AIS: “Vivo num cemitério…”
John Susany é um rosto da tragédia em que se encontra a Síria. Antes da guerra, tinha uma oficina de alumínios. Um dia, perdeu tudo a ponto de, agora, viver com a família num cemitério. Mas a sua vida está a mudar. Os projectos de microcrédito apoiados pela Fundação AIS permitiram-lhe já ter uma nova oficina, algum equipamento e até os primeiros clientes. John Susany é o rosto vivo também de como com muito pouco se podem fazer autênticos milagres…
Há uma desolação enorme em muitas ruas de Damasco, ainda com memórias da guerra impressas nas paredes, no lixo que ainda não foi retirado, nos escombros das casas que ruíram. As guerras são assim. Perduram sempre muito tempo como cicatrizes. Cicatrizes nas casas, nas ruas, mas também nos rostos das pessoas. Basta olhar para John Susany para se perceber que a sua vida esconde alguma tragédia. Susany vive com a mulher e os filhos num cemitério. Seria provavelmente o último sítio onde alguma vez imaginaria viver, mas foi o único sítio onde se conseguiu abrigar juntamente com a família. A sua história mostra que ninguém pode ter certezas no meio de uma guerra. A vida corria-lhe bem. Era mestre na arte do alumínio, um ofício que aprendera em jovem e que o tornara numa referência. Tinha uma oficina, bastante trabalho, muitos clientes. Vivia bem. “Tornei-me muito bom neste ofício. As nossas condições de vida eram muito boas”, explica à equipa de reportagem da Fundação AIS. Sentado ao lado da mulher em cadeiras de plástico, rosto magro, barbas brancas, vai desembrulhando as palavras, as mágoas da sua vida. Mágoas que começaram no dia em que a guerra bateu à sua porta com estrondo. “Perdi a minha oficina, tudo se foi. Por isso, fugimos.” John Susany é o rosto de uma tragédia. Tal como ele há milhões de outros sírios que tiveram de fugir, que perderam tudo o que tinham, que foram forçados a recomeçar a vida noutro lugar ou mesmo noutro país.

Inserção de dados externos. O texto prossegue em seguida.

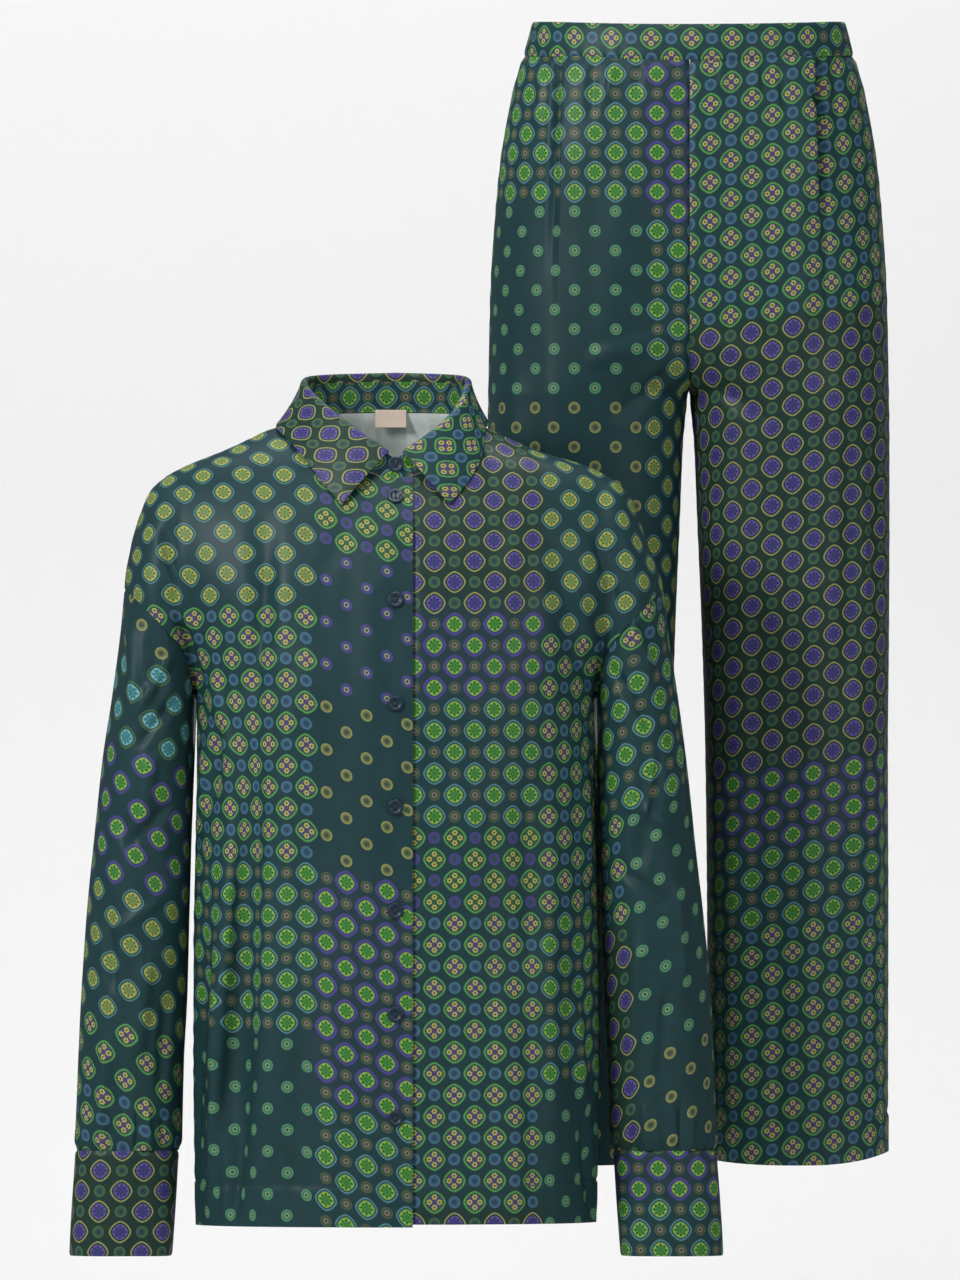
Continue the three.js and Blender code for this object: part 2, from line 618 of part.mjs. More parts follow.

Os milagres da generosidade
A guerra na Síria, que dura já há mais de 12 anos, já provocou uma crise humanitária brutal. Calcula-se que haverá, neste momento, cerca de 5,5 milhões de sírios a viver como refugiados em países da região, enquanto outros 6,7 milhões estão como deslocados internos, no próprio país. John Susany, a mulher e os dois filhos, um rapaz e uma rapariga, fazem parte deste número. Depois de terem tudo perdido, tiveram de procurar abrigo. A única porta aberta que encontraram foi a do cemitério. É lá que estão, é lá que dormem, que comem, que lavam a roupa. É lá que vivem. “Vivo num cemitério”, diz, sem se atrever sequer a olhar a câmara de filmar de frente. É ele que abre a porta do cemitério, que enterra as pessoas. “Ninguém me visita, só as pessoas que estão a chorar e a sofrer”, diz ainda, acrescentando em jeito de desculpa: “mas não posso deixar os meus filhos dormir na rua…” Tudo na sua vida parecia ser apenas um pesadelo até que surgiu a possibilidade de participar no projecto de microcrédito da Fundação AIS. Um projecto que tem vindo a mudar a vida das pessoas não só na Síria mas também noutros países. “O programa de microcrédito foi um ponto de viragem na minha vida”, reconhece, já com um vislumbre de sorriso no olhar. “Compraram-me o equipamento e depois trouxe-o para a minha oficina. Comecei a receber algumas encomendas e já não me preocupo com o que vou comer amanhã.” John é um cristão que reaprendeu também a olhar para Deus na provação da guerra. As suas orações tornaram-se mais fortes, mais sentidas, mais profundas. “Jesus está sempre comigo, Jesus protege-me sempre”, diz, antes de agradecer à Fundação AIS ter-lhe devolvido a esperança através de um simples microprojecto. “Este apoio foi muito importante”, sublinha, pedindo à Fundação AIS para que outros venham também a ser ajudados, “porque há muitas pessoas que precisam”. John Susany, que ainda vive num cemitério, é o rosto vivo de como, com muito pouco, se podem fazer autênticos milagres… Milagres que dependem apenas de nós, da nossa generosidade.